Harnessing Melt Electrowriting for Tissue Engineering: Enhancing Scaffold Design and Functionality

Injuries leading to critical-size defects pose significant challenges in tissue repair, necessitating advanced solutions. This thesis addresses the knowledge gap in creating bio-instructive scaffolds for tissue engineering by advancing the precision and versatility of scaffolds obtained with Melt Electrowriting (MEW), a cutting-edge 3D printing technique. The work enhances understanding of scaffold design, fabrication, and functionality through innovative approaches. Key accomplishments include developing a Finite Element Analysis model to predict scaffold mechanical properties and demonstrating how printing parameters impact fiber crystallinity and mechanical performance.
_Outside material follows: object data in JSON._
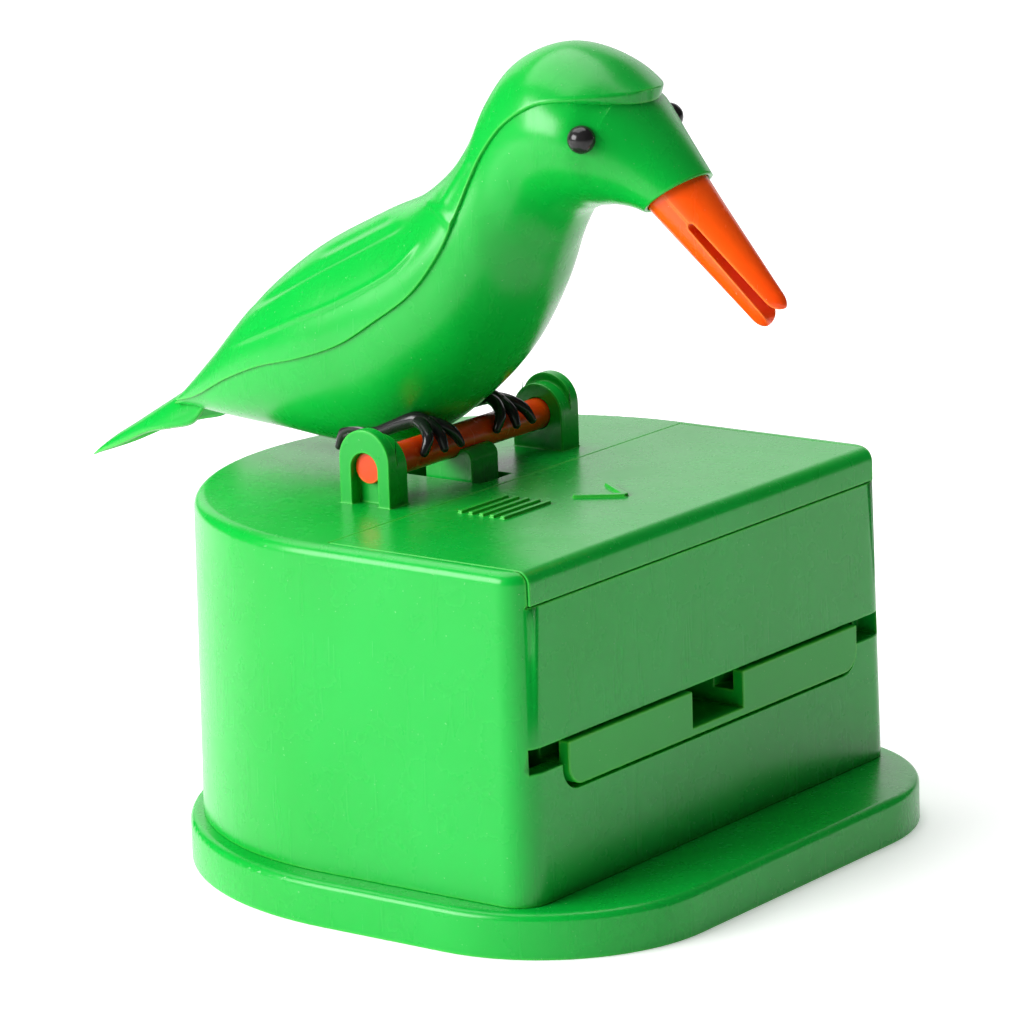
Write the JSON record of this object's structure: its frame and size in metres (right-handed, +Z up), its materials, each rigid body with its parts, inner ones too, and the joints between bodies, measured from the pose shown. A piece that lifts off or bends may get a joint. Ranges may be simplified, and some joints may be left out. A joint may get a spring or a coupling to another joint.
{
  "type": "toothpick dispenser",
  "caption": "Press-down bird toothpick dispenser: a nodding bird on a perch bar reaches to a tray that slides out of a D-shaped box.",
  "frame": {"origin": "centre of the base plate's underside", "axes": "+X forward, the way the bird and the slotted wall face; +Y to the bird's left; +Z up"},
  "size_m": [0.1044, 0.08, 0.0954],
  "materials": {
    "green_plastic": "bright green injection-moulded plastic, satin gloss",
    "inner_plastic": "green injection-moulded plastic, plain inner finish",
    "orange_plastic": "orange injection-moulded plastic, satin gloss",
    "black_plastic": "black injection-moulded plastic, glossy",
    "steel": "zinc-plated steel wire, pins and screws"
  },
  "bodies": {
    "box": {"base_plate": "green_plastic", "box_housing": "green_plastic", "front_lid": "green_plastic", "toothpick_hopper": "inner_plastic", "rocker_pin": "steel", "return_spring": "steel", "base_screws": "steel"},
    "bird": {"perch_bar": "orange_plastic", "crank_arm": "green_plastic", "crank_pin": "steel", "crank_screw": "steel", "bird_breast_shell": "green_plastic", "bird_back_shell": "green_plastic", "beak": "orange_plastic", "eye_left": "black_plastic", "eye_right": "black_plastic", "foot_left": "black_plastic", "foot_right": "black_plastic"},
    "rocker": {"rocker_lever": "inner_plastic", "tray_pin": "steel"},
    "tray": {"toothpick_tray": "green_plastic"}
  },
  "joints": [
    {"name": "bird_pitch", "type": "hinge", "parent": "box", "child": "bird", "pos_m": [-0.0074, 0, 0.0475], "axis": [0, 1, 0], "range_deg": [0, 57], "stiffness_Nm_per_rad": 0.006, "springref_deg": -51.57},
    {"name": "rocker_pitch", "type": "hinge", "parent": "box", "child": "rocker", "pos_m": [-0.0074, 0, 0.027], "axis": [0, -1, 0], "range_deg": [0, 68.5]},
    {"name": "tray_slide", "type": "slide", "parent": "box", "child": "tray", "axis": [1, 0, 0], "range_m": [0, 0.0081], "deforming": ["return_spring"]}
  ],
  "couplings": [
    {"joint": "rocker_pitch", "follows": "bird_pitch", "ratio": 1.193},
    {"joint": "tray_slide", "follows": "bird_pitch", "m_per_rad": 0.0080415}
  ]
}
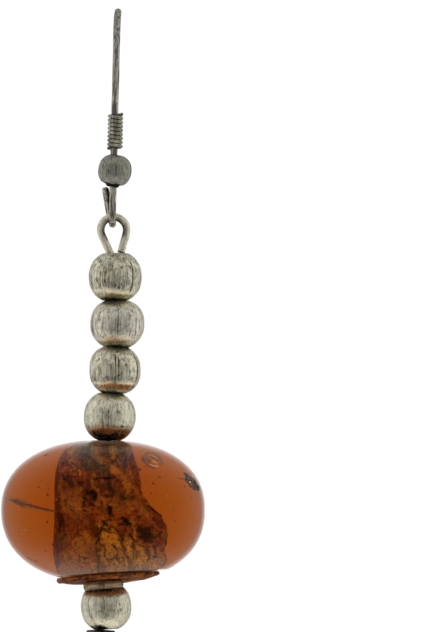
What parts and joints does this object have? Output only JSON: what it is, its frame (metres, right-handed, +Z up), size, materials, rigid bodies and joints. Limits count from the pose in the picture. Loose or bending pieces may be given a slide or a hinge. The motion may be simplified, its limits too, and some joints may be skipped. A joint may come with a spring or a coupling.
{
  "type": "beaded drop earring",
  "caption": "Drop earring: a French ear hook with a wound coil and a ball carries an eye pin strung with tarnished round metal beads and a large oval amber bead on a thin brown disc.",
  "frame": {"origin": "underside of the hook's crest, where the hook hangs in the ear", "axes": "+Z up along the hanging line, -Y the front of the earring, +X right as seen from the front"},
  "size_m": [0.0196, 0.0195, 0.0601],
  "materials": {
    "hook_steel": "dark satin wire",
    "coil_steel": "satin wound wire",
    "ball_steel": "dark streaked satin",
    "pin_metal": "warm grey satin wire",
    "old_silver": "tarnished and scratched silver",
    "amber": "glossy clear amber with dark flaws inside",
    "core_flaws": "dark red-brown flaws with golden patches, sealed in the amber",
    "brown_shell": "glossy translucent brown",
    "washer_metal": "dull worn metal"
  },
  "bodies": {
    "hook": {"ear_hook": "hook_steel", "hook_coil": "coil_steel", "hook_ball": "ball_steel"},
    "drop": {"eye_pin": "pin_metal", "silver_bead_1": "old_silver", "silver_bead_2": "old_silver", "silver_bead_3": "old_silver", "silver_bead_4": "old_silver", "amber_bead": "amber", "dark_core": "core_flaws", "shell_disc": "brown_shell", "spacer_washer": "washer_metal", "end_bead": "old_silver"}
  },
  "joints": [
    {"name": "drop_swing", "type": "hinge", "parent": "hook", "child": "drop", "pos_m": [0, -0.00305, -0.02025], "axis": [0, 1, 0], "range_deg": [-120, 120]}
  ]
}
The fabrication of gradient scaffolds and integration of complex designs with smooth transitions, enabled tailored deformation patterns that replicate natural tissue behavior, influencing cellular alignment and protein expression under dynamic stimulation. Incorporating poly(lactic-co-glycolic acid) (PLGA) particles into polycaprolactone (PCL) scaffolds further enhanced functionality by improving mechanical stability and introducing drug delivery capabilities. These innovations expand the knowledge of MEW processes and offer scalable, customizable solutions for diverse tissue engineering applications. The presented multidisciplinary research bridges material science, engineering, and biology, advancing our ability to effectively address tissue engineering problems . By exploring advanced scaffold designs and improving fabrication techniques, the findings provide a foundation for future developments, such as adaptable materials and more precise replication of natural tissue environments. These achievements mark a significant step forward in regenerative medicine, offering versatile solutions for repairing complex tissue injuries and paving the way for improved treatment options in tissue repair and regeneration.